Last year, Jed teamed up with Peter Logan and they reached the final only to lose 2-3. This year, Peter matched up with Bill Oddo - a solid replacement. Logan / Oddo beat Mike Skaff and Fred Fordon 3-0 in the first round where they then met up with the “Blue Chips” team of John Rakolta and George Kordas. George and John are a little bit of an anomaly. They are singles players and pretty much play their singles style on the doubles court – rather effectively. It can drive opponents nuts. But Peter and Bill are no rookies and while the Blue Chips style proved to be effective often, it certainly wasn’t often enough.
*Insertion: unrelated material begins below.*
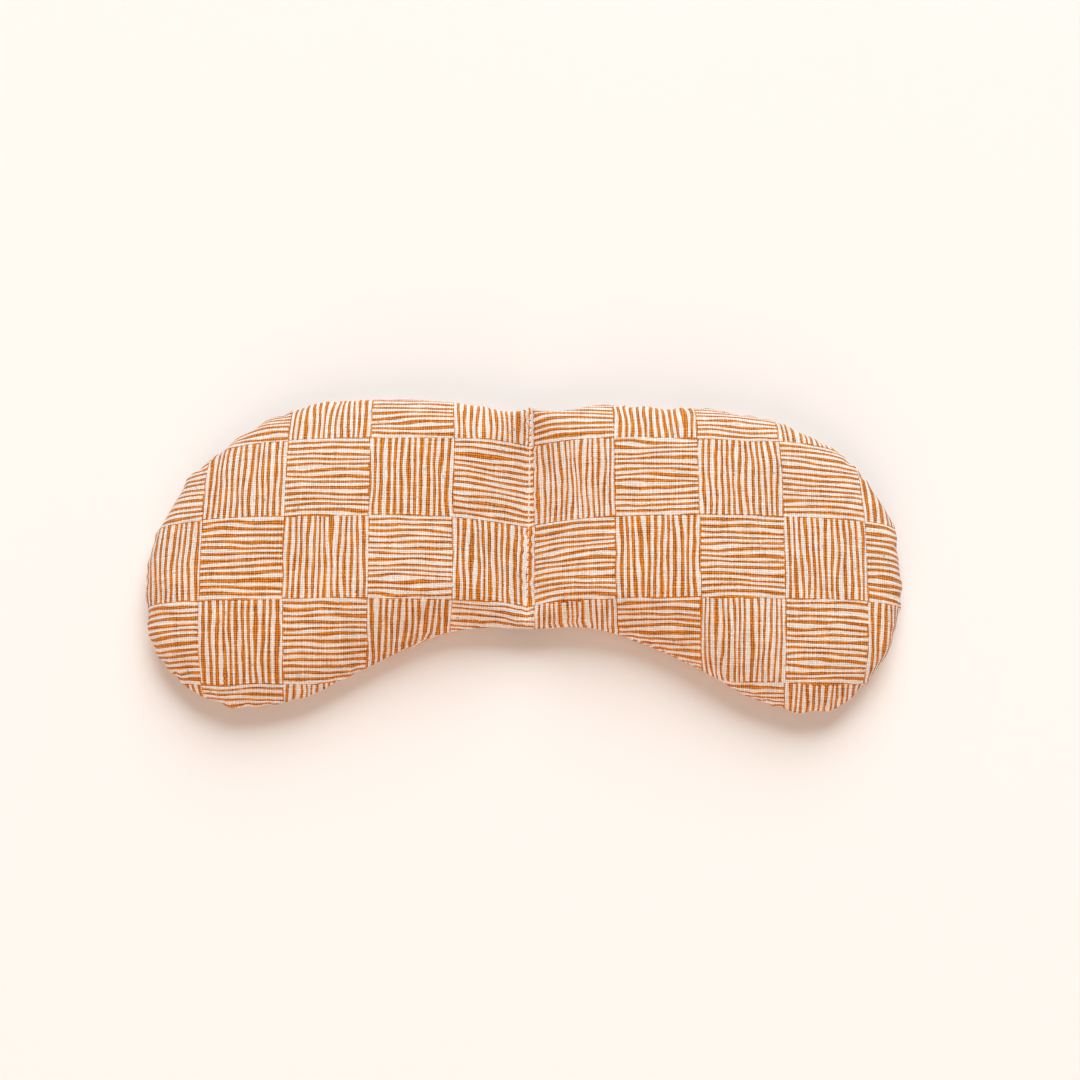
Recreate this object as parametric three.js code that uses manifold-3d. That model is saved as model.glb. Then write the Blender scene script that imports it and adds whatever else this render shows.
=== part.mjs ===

As I mentioned previously, it’s awfully difficult to overcome experience on the doubles court; knowing the angles is what the game is all about. Logan / Oddo proved that to their younger opponents with a well-rounded (but not overly simple) 3-1 victory. On to the final.

Kirk Haggarty, Mike Eugenio, Peter Logan, Bill Oddo
Favorites going in would have to be Mike and Kirk. Of course, my predictions of finals past can put the ‘kiss of death’ on them, so let’s see if I have cursed them as well. At least for the first two games I didn’t. The power of Mike’s forehand, complimented with the ‘steady-Eddie” hands of Kirk were too much to handle for Peter and Bill who did their best to stay in the rallies as long as possible. Just being a couple of steps behind was all it took for the opening in the front corner to be taken advantage of – along with patience – and Kirk and Mike were well in the driver’s seat with a 2-0 game lead. Nothing dramatic changed in the third game, but thanks to a few less unforced errors along with some nice winning angles, Bill and Peter found themselves 14-12 up. They couldn’t convert the first two, but third time was a charm. The fourth, unfortunately for Logan / Oddo, was a photo copy of the first two. Once again Kirk and Mike stamped their authority and confidently established a lead they would not relinquish. With a 15-10 win, Kirk Haggarty and Mike Eugenio pick up another DAC Doubles Club Champion title!